##### TASK INPUT #####
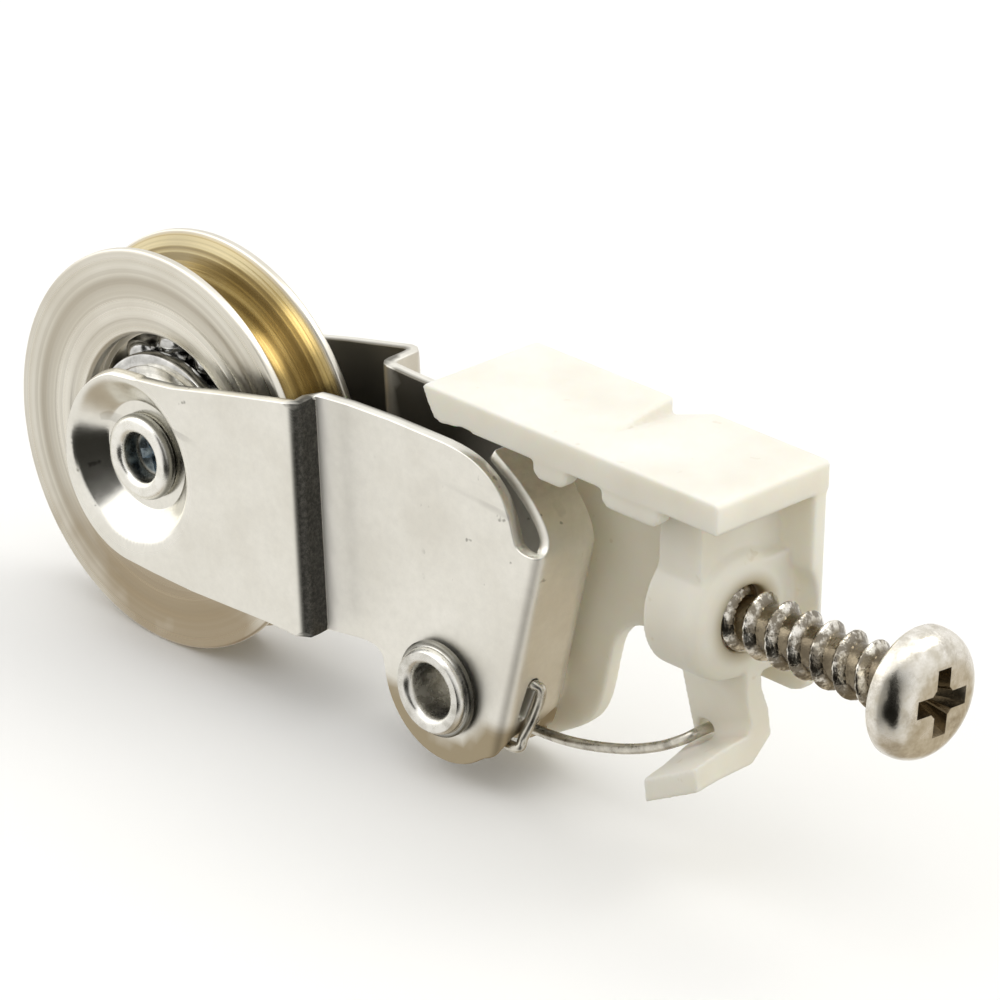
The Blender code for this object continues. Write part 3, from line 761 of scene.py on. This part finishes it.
def thread_radius(x, part):
    """Radius of the thread at x from the tip, for a part of a turn."""
    turns = ((x + THREAD_START) / THREAD_PITCH - part) % 1.0
    away = abs(turns - 0.5) * THREAD_PITCH
    crest = min(max(1.0 - (away - 0.07) / 0.52, 0.0), 1.0)
    taper = min(1.0, (x + 0.3) / 2.4)
    return (THREAD_MINOR + (THREAD_MAJOR - THREAD_MINOR) * crest ** 0.85) * taper


def dome_height(bend):
    """Height of the head over its foot, for the angle that its dome has turned inwards."""
    return HEAD_SIDE + (HEAD_HEIGHT - HEAD_SIDE) * math.sin(bend) ** 0.95


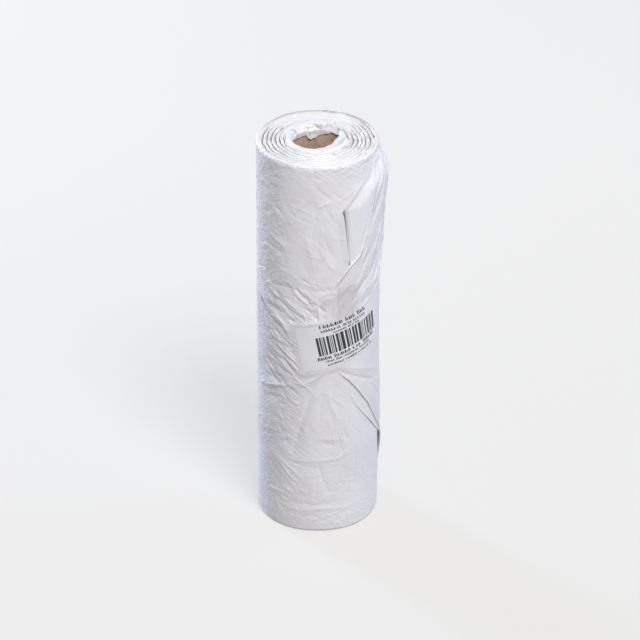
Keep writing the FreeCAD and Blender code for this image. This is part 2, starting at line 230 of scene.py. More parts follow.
#####
Please quote the data above in full, with no line missing.

→ WORKED ANSWER
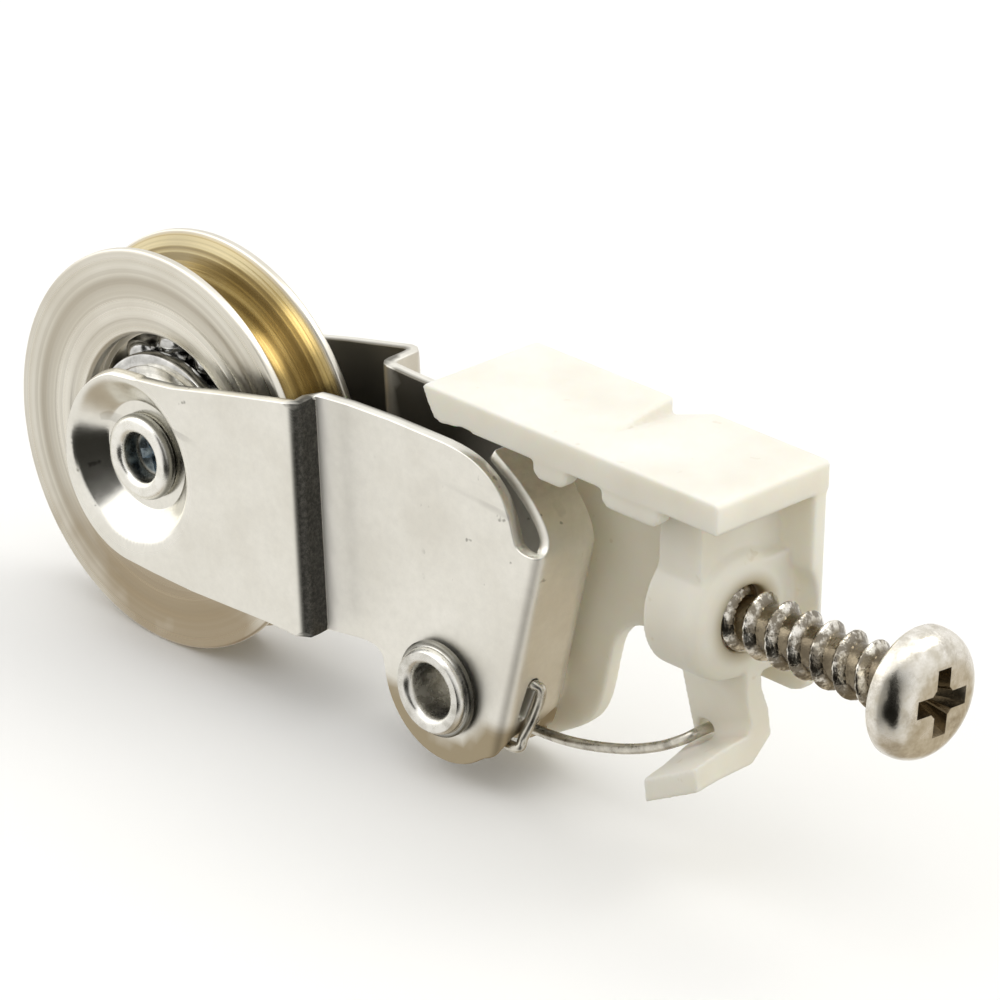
The Blender code for this object continues. Write part 3, from line 761 of scene.py on. This part finishes it.
def thread_radius(x, part):
    """Radius of the thread at x from the tip, for a part of a turn."""
    turns = ((x + THREAD_START) / THREAD_PITCH - part) % 1.0
    away = abs(turns - 0.5) * THREAD_PITCH
    crest = min(max(1.0 - (away - 0.07) / 0.52, 0.0), 1.0)
    taper = min(1.0, (x + 0.3) / 2.4)
    return (THREAD_MINOR + (THREAD_MAJOR - THREAD_MINOR) * crest ** 0.85) * taper


def dome_height(bend):
    """Height of the head over its foot, for the angle that its dome has turned inwards."""
    return HEAD_SIDE + (HEAD_HEIGHT - HEAD_SIDE) * math.sin(bend) ** 0.95


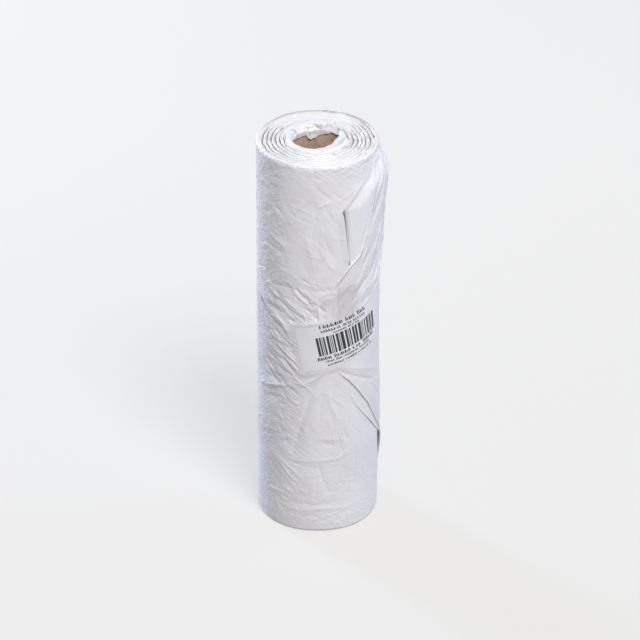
Keep writing the FreeCAD and Blender code for this image. This is part 2, starting at line 230 of scene.py. More parts follow.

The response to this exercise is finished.